Code Katas are also useful when you're trying out something new - a tool, technique or coding environment. Keep one variable the same - the problem to solve - and see how your coding experience, design, and tests are affected by the new element. It's this way of using Code Katas that is the focus of this book. I'm assuming you are familiar with each code kata, and can use it to show you a new technique.
In this book I'll show you examples including, but not limited to, Mocks Fakes and Stubs. I'll also discuss techniques like London School TDD, Outside-In development, and Approval testing. I'll begin each topic with a discussion of the theory, and follow it up with some code listings and sample tests. My aim is that it'll be a little like pair programming with someone experienced in the technique, who can explain what they mean both in theory and example, and give you some commentary about when you might choose to use it. You'll definitely be expected to put in some work yourself, learning the Code Katas, and trying the techniques out for yourself. It'll certainly be more fun if you can get a group together and start a Coding Dojo.
My first book, "The Coding Dojo Handbook", is full of practical advice about how to set up this kind of a space for learning. While I was working on that book, I found myself writing long passages about particular techniques, and how you could learn about them using some of the code katas listed in the catalogue in that book. In the end, I decided that material didn't belong in "The Coding Dojo Handbook", and that it would be better to start a new book.

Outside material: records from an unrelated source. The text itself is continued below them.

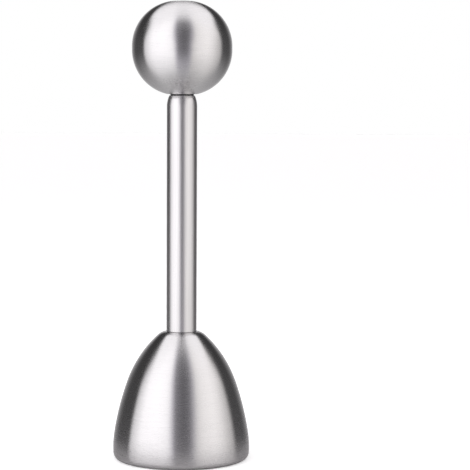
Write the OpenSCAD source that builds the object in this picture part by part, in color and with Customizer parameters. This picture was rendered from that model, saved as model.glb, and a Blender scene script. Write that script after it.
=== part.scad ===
// Egg topper: a bell that sits on the egg, a handle tube on the bell, and a ball
// on a sprung rod. Pulling the ball up squeezes the spring, and letting it go
// drives the striker on the rod's lower end onto the anvil plug over the bell.
// Millimetres. +Z is up, and the origin is the middle of the rim's resting plane.

/* [Bell] */
// Widest diameter of the bell
bell_d = 41; // [38:0.5:44]
// Height of the bell, from the table to the seat of the tube
bell_h = 38.5; // [36:0.1:42]
// Sheet thickness of the bell
bell_wall = 1.2; // [0.8:0.1:1.6]
// Height of the widest point above the table
hip_z = 3.6; // [3:0.1:5]
// Outline radius round the widest point
hip_r = 29; // [25:1:40]
// Angle above level at which the outline passes from the hip to the belly
hip_angle = 8.7; // [7:0.1:11]
// Outline radius of the long side wall
belly_r = 84; // [72:1:100]
// Outline radius of the shoulder
shoulder_r = 35; // [33:0.5:42]
// Diameter at which the shoulder would run into the level seat of the tube
crown_d = 11.6; // [11:0.1:12.5]
// Rounding between the shoulder and the seat of the tube
crown_edge_r = 4.2; // [3:0.1:5]

/* [Rim] */
// Outer radius of the bend from the wall into the lip
rim_bend_r = 1.9; // [1.7:0.1:2.6]
// Diameter of the cutting edge, where the shell cracks
edge_d = 32.5; // [30:0.5:34]
// Height of the upright land behind the cutting edge
edge_land = 0.6; // [0.3:0.1:0.7]

/* [Handle tube] */
// Outside diameter of the handle tube
tube_d = 9; // [8.6:0.1:9.4]
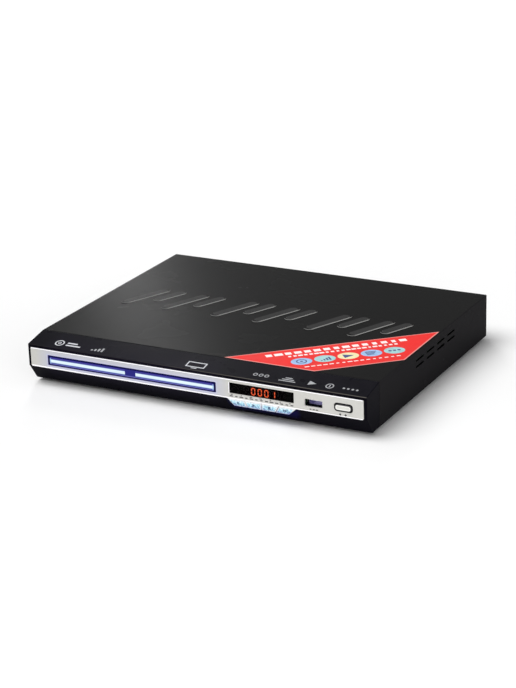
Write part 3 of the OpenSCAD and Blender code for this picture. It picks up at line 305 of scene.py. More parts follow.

The techniques in "Mocks, Fakes and Stubs" are all useful to practice in a Coding Dojo environment, but not exclusively. I've included examples taken from a range of programming languages, including Java, Python, C++ and C#. You can do a Code Kata in pretty much any language you feel like, and you'll find and starting code is available in many popular languages on my Github page. All the code katas used in this book are listed in the Kata Catalogue from "The Coding Dojo Handbook".